Nachdem die Bekannte die Grundstücke aber freiwillig nicht zurückgeben wollte, erhob der Betroffene Klage Rückübertragung der Grundstücke und Berichtigung des Grundbuches.

Der Kläger machte mit seiner Klage geltend, dass er sich am 30.08.2018 in einem Zustand der Geschäftsunfähigkeit befunden habe. Weiter sei er von seiner Bekannten in sittenwidriger Weise zur Übertragung der beiden Immobilien gedrängt worden.

Drohte die Bekannte mit einem Abbruch der Beziehung?

Seine Bekannte, so der Vortrag des Klägers, habe gedroht, ihn zu verlassen, wenn er den Vertrag nicht unterzeichnen würde.

Die von dem Betroffenen angestrengte Klage wurde vom Land- und vom Oberlandesgericht aber als unbegründet abgewiesen.

Beide Gerichte wiesen darauf hin, dass ihrer Auffassung nach keine Anhaltspunkte für eine Geschäftsunfähigkeit des Klägers zum Zeitpunkt der Übertragung der beiden Grundstücke erkennbar seien.

Mögliche Sittenwidrigkeit des Rechtsgeschäftes

Ebenfalls würden keine Umstände vorliegen, die eine Sittenwidrigkeit des Rechtsgeschäftes begründen würden.

Gegen die Entscheidung des Berufungsgerichts legte der Betroffene Revision zum Bundesgerichtshof ein.

Der BGH hob dann tatsächlich das Berufungsurteil des OLG auf und verwies die Angelegenheit zur abermaligen Entscheidung an das OLG zurück.

Der BGH kritisierte das Urteil des OLG insoweit, als das OLG hinreichenden Anhaltspunkten zu einer möglichen Geschäftsunfähigkeit des Klägers nicht durch die Einholung eines Sachverständigengutachtens und die Vernehmung von Zeugen nachgegangen sei.

Welche Motive lagen dem Rechtsgeschäft zugrunde?

In Sachen Sittenwidrigkeit verwies der BGH darauf, dass sich ein sittenwidriges Verhalten gerade auch aus den Motiven des Leistungsempfängers ergeben könne.

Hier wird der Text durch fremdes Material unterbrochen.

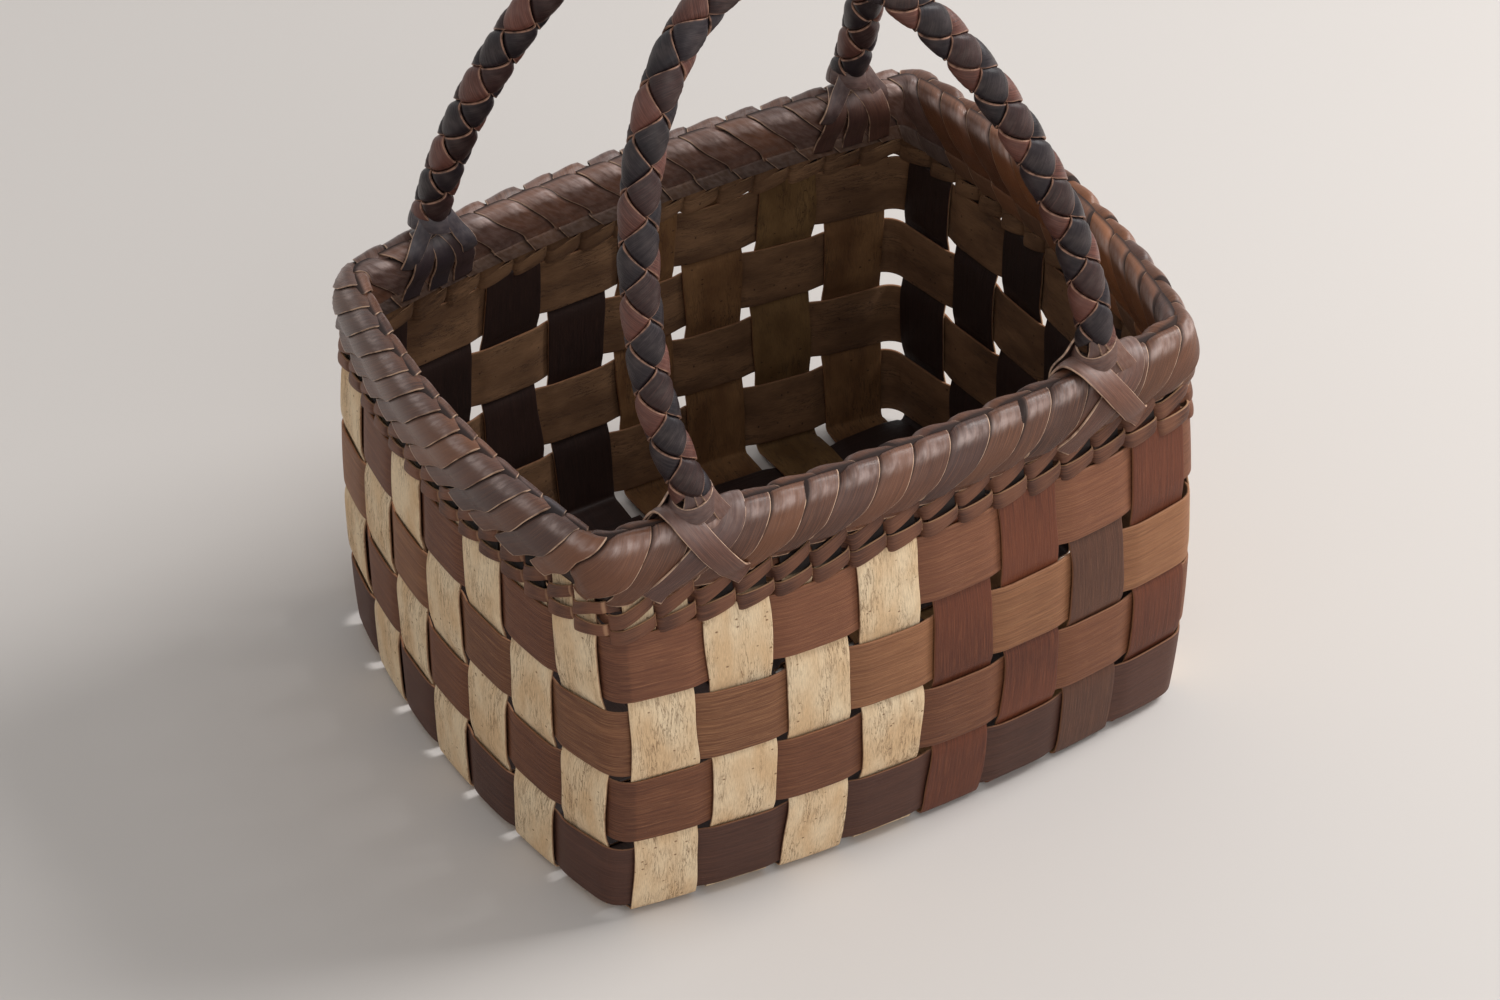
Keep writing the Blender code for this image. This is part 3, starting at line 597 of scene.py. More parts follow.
TAN_INSIDE = ((140, 104, 74), (104, 74, 51), (58, 38, 27))
HOOP_TONES = (((116, 80, 62), (86, 52, 40), (58, 34, 27)),
              ((168, 116, 80), (122, 75, 50), (80, 44, 29)),
              ((192, 142, 100), (146, 98, 66), (94, 56, 37)),
              ((172, 120, 84), (128, 80, 56), (86, 49, 34)))
LEFT_WALL_START, LEFT_WALL_END = 3 * QUARTER - SHORT_ARC, 4 * QUARTER - LONG_ARC
HOOP_STATIONS, HOOP_CUP, LEFT_TONE = 720, 0.18 * MM, 0.35
for hoop in range(HOOP_COUNT):
    s, turn = ring_walk(HOOP_STATIONS)
    sign = -1 if hoop % 2 == 0 else 1
    low, high = hoop_edges(hoop, s)
    half = (high - low) / 2 + MM * ripple(turn, (0.22, 5, hoop), (0.12, 17, 0))
    sway = MM * ripple(turn, (0.35, 3, 2.1 * hoop), (0.2, 11, hoop))
    wave = weave(upright_number(s))
    out = sign * WEAVE_OFFSET * wave
    out = out + HOOP_CUP * CROWN * np.sign(out) * wave ** 2 + THROUGH * STRIP_THICKNESS / 2
    points = wall(s, out, (low + high) / 2 + sway + ACROSS * half)
    tone = ripple(turn, (0.18, 2, hoop), (0.12, 7, 3 * hoop))
    # Darker on the left wall: painted shade.
    tone = tone + LEFT_TONE * smooth_rise(s - LEFT_WALL_START, 0, 20) * (s < LEFT_WALL_END)
    bark = make_bark(f"hoop {hoop + 1} bark", TAN_INSIDE, HOOP_TONES[hoop], PALE_EDGE, rough_out=False)
    band = add_piece(f"bark_hoop_{hoop + 1}", [(points, ring_marks(s, half, tone))], bark, closed=True)
    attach(band, "basket")
    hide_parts(f"wall_hoop_{hoop + 1}")


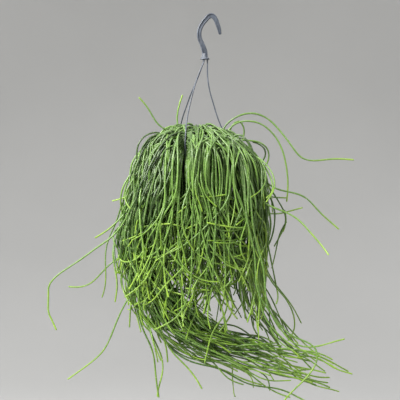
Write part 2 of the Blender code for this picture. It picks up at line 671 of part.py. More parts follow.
def out_of_pot(points, reach):
    """The moves that take points out of the pot, the soil and the space just under the base."""
    x, y = points[:, 0] - POT_X, points[:, 1]
    z = points[:, 2]
    r = np.maximum(np.hypot(x, y), 1e-6)
    move = np.zeros_like(points)
    in_rim = z > RIM_Z - LIP_DROP - reach
    r_out = np.where(in_rim, RIM_R, wall_r(z)) + reach
    r_in = POT_TOP_R - POT_WALL - reach
    top = RIM_Z + reach
    wall = (z < top) & (z > BASE_Z - reach) & (r < r_out) & (r > r_in)
    up, outwards, inwards = top - z, r_out - r, r - r_in
    go_up = wall & (up <= outwards) & (up <= inwards)
    go_out = wall & ~go_up & ((outwards <= inwards) | (z < SOIL_Z + reach))
    go_in = wall & ~go_up & ~go_out
    move[go_up, 2] = up[go_up]
    for chosen, amount in ((go_out, outwards), (go_in, -inwards)):
        move[chosen, 0] = (x / r * amount)[chosen]
        move[chosen, 1] = (y / r * amount)[chosen]
    soil = (r <= r_in) & (z < SOIL_Z + 3.0 + reach) & (z > BASE_Z + 20.0)
    move[soil, 2] = (SOIL_Z + 3.0 + reach - z)[soil]
    under = (r < POT_BASE_R + 4.0) & (z <= BASE_Z + 20.0) & (z > BASE_Z - 12.0)
    move[under, 2] = (BASE_Z - 12.0 - z)[under]
    return move


def bend_clear(stems, rods, rounds=260):
    """Moves the stems' points until no two stems touch but where they grow from each other.

    Each stem is a chain of segments. Wherever two segments come too close, each moves off by half
    of what is missing, and its neighbours follow a little, so that the bend stays soft. A stem's
    root stays in its plug, and the hanger's rods do not move.
    """
    chains = [stem["points"] for stem in stems] + rods
    first = np.cumsum([0] + [len(chain) for chain in chains])
    points = np.concatenate(chains)
    owner = np.repeat(np.arange(len(chains)), [len(chain) for chain in chains])
    place = np.arange(len(points)) - first[owner]
    rod = owner >= len(stems)
    reach = np.where(rod, LEG_COLLAR_R, STEM_R)
    plug = np.array([stem["plug"] for stem in stems] + [-1 - i for i in range(len(rods))])
    parent = np.array([-1 if stem["parent"] is None else stem["parent"] for stem in stems]
                      + [-1] * len(rods))
    fixed = rod | ((place < 1) & (parent[owner] < 0))
    seg = np.flatnonzero(owner[:-1] == owner[1:])
    seg_owner, seg_place = owner[seg], place[seg]
    inner = np.flatnonzero((place > 0) & (np.append(owner[1:], -1) == owner))
    joints = [(first[i], first[stem["parent"]] + stem["joint"])
              for i, stem in enumerate(stems) if stem["parent"] is not None]
    for turn in range(rounds):
        a, b = points[seg], points[seg + 1]
        low, high = np.minimum(a, b) - 2.6, np.maximum(a, b) + 2.6
        near = np.ones((len(seg), len(seg)), bool)
        for axis in range(3):
            near &= low[:, None, axis] < high[None, :, axis]
            near &= low[None, :, axis] < high[:, None, axis]
        i, j = np.nonzero(np.triu(near, 1))
        apart = (seg_owner[i] != seg_owner[j]) & ~(rod[seg[i]] & rod[seg[j]])
        rooted = (plug[seg_owner[i]] == plug[seg_owner[j]]) & (seg_place[i] < 1) & (seg_place[j] < 1)
        joined = ((parent[seg_owner[i]] == seg_owner[j]) & (seg_place[i] < 1)
                  | (parent[seg_owner[j]] == seg_owner[i]) & (seg_place[j] < 1))
        siblings = ((parent[seg_owner[i]] >= 0) & (parent[seg_owner[i]] == parent[seg_owner[j]])
                    & (seg_place[i] < 1) & (seg_place[j] < 1))
        apart &= ~joined & ~siblings
        i, j, rooted = i[apart], j[apart], rooted[apart]
        s, t = nearest(a[i], b[i], a[j], b[j])
        line = (a[i] + s[:, None] * (b[i] - a[i])) - (a[j] + t[:, None] * (b[j] - a[j]))
        gap = np.linalg.norm(line, axis=1)
        need = reach[seg[i]] + reach[seg[j]] + STEM_GAP
        need = np.where(rooted, np.minimum(need, np.linalg.norm(a[i] - a[j], axis=1)), need)
        left = int((gap < need - 0.5 * STEM_GAP).sum())
        inside = sum(np.abs(out_of_pot(blend((a, b), share), STEM_R + 0.4 * STEM_GAP))[~fixed[seg]].sum()
                     for share in (0.0, 0.125, 0.25, 0.375, 0.5, 0.625, 0.75, 0.875))
        if turn > 60 and not left and inside == 0.0:
            break
        close = gap < need
        i, j, s, t = i[close], j[close], s[close], t[close]
        line, gap, need = line[close], gap[close], need[close]
        way = np.where(gap[:, None] > 1e-3, line / np.maximum(gap, 1e-3)[:, None],
                       np.array([0.0, 1.0, 0.0]))
        push = way * ((need - gap) * 0.55)[:, None]
        move, weight = np.zeros_like(points), np.zeros(len(points))
        for index, share, sign in ((seg[i], 1 - s, 1), (seg[i] + 1, s, 1),
                                   (seg[j], 1 - t, -1), (seg[j] + 1, t, -1)):
            np.add.at(move, index, sign * push * share[:, None])
            np.add.at(weight, index, share)
        move /= np.maximum(weight, 1.0)[:, None]
        if turn < rounds - 40:
            soft = move.copy()
            soft[inner] += 0.25 * (move[inner - 1] + move[inner + 1])
            move = soft
        move[fixed] = 0.0
        points = points + move
        for share in (0.0, 0.25, 0.5, 0.75):
            sample = points[seg] * (1 - share) + points[seg + 1] * share
            away = out_of_pot(sample, STEM_R + 2 * STEM_GAP) / ((1 - share) ** 2 + share ** 2)
            for index, part in ((seg, 1 - share), (seg + 1, share)):
                points[index] += np.where(fixed[index][:, None], 0.0, away * part)
        for child, joint in joints:
            points[child] = points[joint]
    for number, stem in enumerate(stems):
        stem["points"] = points[first[number]:first[number + 1]]
    return left, inside


def build_sprays(places, look):
    """One object for each root plug with the stems that grow from it."""
    stems = lay_out(places)
    rods = [leg_path(*leg) for leg in LEGS.values()]
    rods += [np.array([(*leg_hole(azimuth), RIM_Z + 6.0), (*leg_hole(azimuth), RIM_Z - 9.0)])
             for azimuth, _ in LEGS.values()]
    left = bend_clear(stems, rods)
    print("stems", len(stems), "still close", left)
    sprays = []
    for number, place in enumerate(places):
        name = f"spray_{number + 1:02d}"
        profile = ((PLUG_R, SOIL_Z - PLUG_DEPTH), (PLUG_R, SOIL_Z + PLUG_RISE - 1.5),
                   (PLUG_R - 1.5, SOIL_Z + PLUG_RISE))
        spray = turned(name, profile, place, PLUG_SIDES, look)
        parts = []
        for index, stem in enumerate(stems):
            if stem["plug"] == number:
                start_r = STEM_R if stem["parent"] is None else STEM_FORK_R
                radii = np.linspace(start_r, STEM_TIP_R, len(stem["points"]))
                shape = tube(stem["points"], radii, STEM_SIDES, roll=0.37 * index)
                parts.append(add_object("stem", *shape, look))
        combine(spray, parts, "UNION", "MANIFOLD")
        shade(spray, 60.0)
        sprays.append(spray)
    return sprays


def main():
    clear_scene()
    hanger = material("hanger_plastic", (112, 118, 128), 0.42)
    pot_plastic = material("pot_plastic", (58, 60, 62), 0.5)
    earth = material("potting_soil", (52, 39, 29), 0.95)
    green = material("rhipsalis_stem", (102, 129, 67), 0.45)
    build_hook(hanger)
    for name, (azimuth, way) in LEGS.items():
        build_leg(name, azimuth, way, hanger)
    places = plug_places()
    build_pot(pot_plastic)
    build_soil(places, earth)
    build_sprays(places, green)


main()
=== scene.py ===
# %% [markdown]
# # A potted rhipsalis on its hanger
#
# A rhipsalis is a cactus without leaves. Hundreds of thin green stems spring from the pot, arch
# over its rim and hang down like a long head of hair. This lesson dresses a plain solid model of
# such a plant: it keeps the place of every solid, and gives each a finer surface and a finish of
# its own.
#
# The solids are in metres with +Z up and the front of the plant facing -Y. The origin is the seat
# of the hook, where it lies on its nail. Lengths in this file are in millimetres, and are turned
# into metres where a mesh is made.

# %% The solids that everything is fitted to
import json
import math

import bpy
import numpy as np
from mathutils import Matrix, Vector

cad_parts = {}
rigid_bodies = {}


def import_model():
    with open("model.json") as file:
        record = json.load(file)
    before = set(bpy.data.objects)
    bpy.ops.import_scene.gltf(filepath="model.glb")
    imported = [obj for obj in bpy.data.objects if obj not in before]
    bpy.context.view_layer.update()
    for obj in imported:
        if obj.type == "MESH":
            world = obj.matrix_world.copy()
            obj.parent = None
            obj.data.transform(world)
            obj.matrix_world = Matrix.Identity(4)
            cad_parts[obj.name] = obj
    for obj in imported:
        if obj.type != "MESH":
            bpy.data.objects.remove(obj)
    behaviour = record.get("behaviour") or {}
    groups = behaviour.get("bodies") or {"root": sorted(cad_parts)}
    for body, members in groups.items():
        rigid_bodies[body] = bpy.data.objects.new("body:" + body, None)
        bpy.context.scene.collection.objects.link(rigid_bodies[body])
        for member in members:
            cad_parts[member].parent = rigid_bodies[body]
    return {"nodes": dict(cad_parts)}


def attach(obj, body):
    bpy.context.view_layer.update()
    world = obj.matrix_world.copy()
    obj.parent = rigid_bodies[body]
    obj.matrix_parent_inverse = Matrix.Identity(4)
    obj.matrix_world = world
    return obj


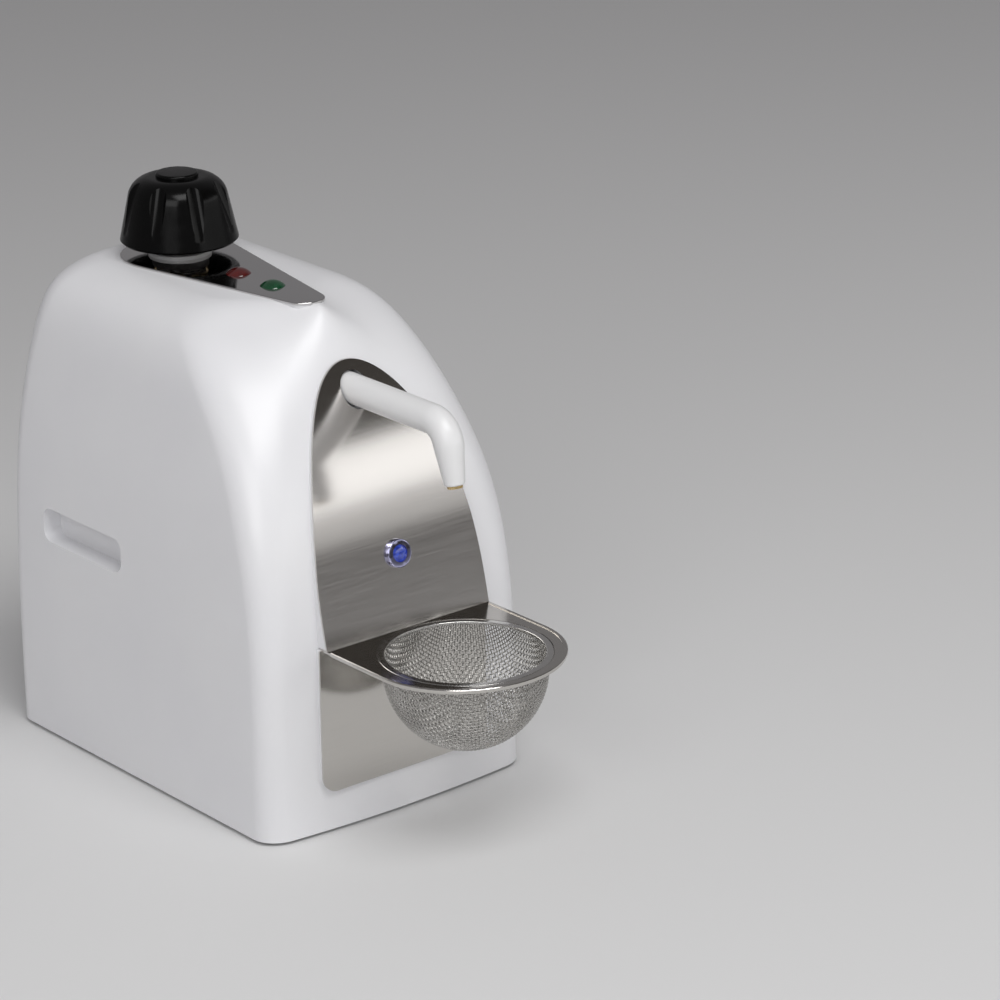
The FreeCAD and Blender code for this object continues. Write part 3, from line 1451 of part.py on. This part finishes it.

So sei ein Rechtsgeschäft dann unwirksam, wenn jemand „aus fremder Bedrängnis in sittenwidriger Weise Vorteile gezogen“ habe.

Hierfür könne

„von Bedeutung sein, ob der Schenker sich den Wünschen des Beschenkten aufgrund seiner Persönlichkeitsstruktur nicht oder kaum hätte entziehen können, ob der Beschenkte dies wusste oder sich einer derartigen Erkenntnis leichtfertig verschloss und ob er die fehlende oder geschwächte Widerstandskraft des Schenkers eigensüchtig ausgenutzt oder es sogar darauf angelegt hat.“

Das Berufungsgericht hätte sich auch mit der Frage auseinandersetzen müssen,

„ob die Beklagte den Zustand des Klägers bewusst und gezielt ausgenutzt hat, um diesen noch während des Krankenhausaufenthalts zum Abschluss eines Vertrags zu veranlassen, den er außerhalb dieser besonderen Situation nicht abgeschlossen hätte.“

Schließlich gab der BGH dem OLG noch auf, dass man ebenfalls überprüfen müsse, ob der Schenkungsvertrag vom Kläger nicht wegen groben Undanks wirksam widerrufen worden sei.

Im Ergebnis musste sich das OLG ein weiteres Mal mit der Angelegenheit beschäftigen.